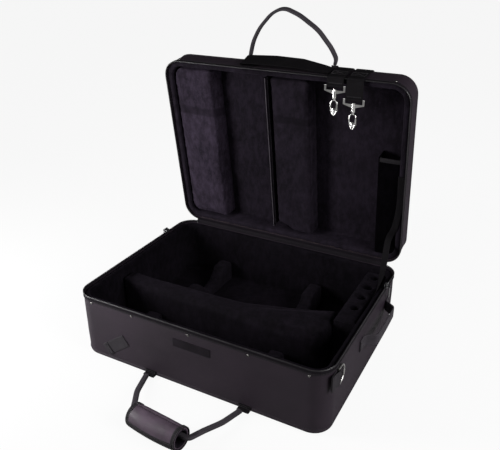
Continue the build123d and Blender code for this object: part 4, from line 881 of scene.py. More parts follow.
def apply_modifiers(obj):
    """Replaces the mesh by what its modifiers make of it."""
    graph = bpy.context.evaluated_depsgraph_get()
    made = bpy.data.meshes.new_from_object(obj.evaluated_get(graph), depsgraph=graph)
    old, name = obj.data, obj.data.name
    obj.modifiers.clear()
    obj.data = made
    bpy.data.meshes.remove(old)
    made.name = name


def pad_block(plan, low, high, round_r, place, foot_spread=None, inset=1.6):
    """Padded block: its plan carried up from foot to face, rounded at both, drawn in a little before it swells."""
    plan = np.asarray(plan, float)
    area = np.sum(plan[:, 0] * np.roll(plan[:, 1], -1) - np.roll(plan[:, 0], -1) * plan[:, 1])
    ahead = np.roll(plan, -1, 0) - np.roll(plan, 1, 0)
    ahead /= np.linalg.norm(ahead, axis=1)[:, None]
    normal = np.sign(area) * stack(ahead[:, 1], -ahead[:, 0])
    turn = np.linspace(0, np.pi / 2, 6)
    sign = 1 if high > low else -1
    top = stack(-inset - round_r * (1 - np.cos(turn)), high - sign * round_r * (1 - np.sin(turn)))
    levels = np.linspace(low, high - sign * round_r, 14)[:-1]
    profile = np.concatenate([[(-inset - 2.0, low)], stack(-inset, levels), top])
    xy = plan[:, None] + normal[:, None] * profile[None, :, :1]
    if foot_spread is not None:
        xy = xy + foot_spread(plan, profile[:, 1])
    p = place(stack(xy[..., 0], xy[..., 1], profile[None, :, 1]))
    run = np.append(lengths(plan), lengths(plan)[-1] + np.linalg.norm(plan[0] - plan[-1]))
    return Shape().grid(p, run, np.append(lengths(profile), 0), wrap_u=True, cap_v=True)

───

STATED GOAL: Copy out the material word for word and line for line.

EXERCISE ANSWER:
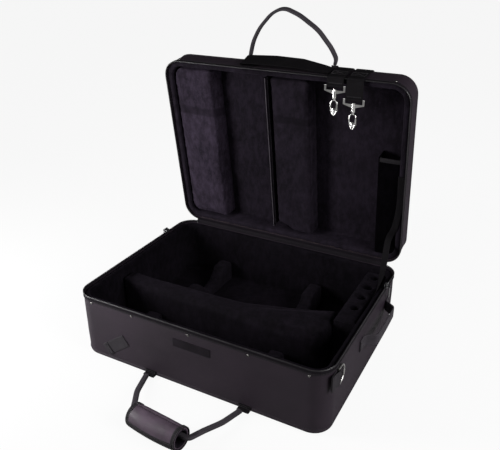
Continue the build123d and Blender code for this object: part 4, from line 881 of scene.py. More parts follow.
def apply_modifiers(obj):
    """Replaces the mesh by what its modifiers make of it."""
    graph = bpy.context.evaluated_depsgraph_get()
    made = bpy.data.meshes.new_from_object(obj.evaluated_get(graph), depsgraph=graph)
    old, name = obj.data, obj.data.name
    obj.modifiers.clear()
    obj.data = made
    bpy.data.meshes.remove(old)
    made.name = name


def pad_block(plan, low, high, round_r, place, foot_spread=None, inset=1.6):
    """Padded block: its plan carried up from foot to face, rounded at both, drawn in a little before it swells."""
    plan = np.asarray(plan, float)
    area = np.sum(plan[:, 0] * np.roll(plan[:, 1], -1) - np.roll(plan[:, 0], -1) * plan[:, 1])
    ahead = np.roll(plan, -1, 0) - np.roll(plan, 1, 0)
    ahead /= np.linalg.norm(ahead, axis=1)[:, None]
    normal = np.sign(area) * stack(ahead[:, 1], -ahead[:, 0])
    turn = np.linspace(0, np.pi / 2, 6)
    sign = 1 if high > low else -1
    top = stack(-inset - round_r * (1 - np.cos(turn)), high - sign * round_r * (1 - np.sin(turn)))
    levels = np.linspace(low, high - sign * round_r, 14)[:-1]
    profile = np.concatenate([[(-inset - 2.0, low)], stack(-inset, levels), top])
    xy = plan[:, None] + normal[:, None] * profile[None, :, :1]
    if foot_spread is not None:
        xy = xy + foot_spread(plan, profile[:, 1])
    p = place(stack(xy[..., 0], xy[..., 1], profile[None, :, 1]))
    run = np.append(lengths(plan), lengths(plan)[-1] + np.linalg.norm(plan[0] - plan[-1]))
    return Shape().grid(p, run, np.append(lengths(profile), 0), wrap_u=True, cap_v=True)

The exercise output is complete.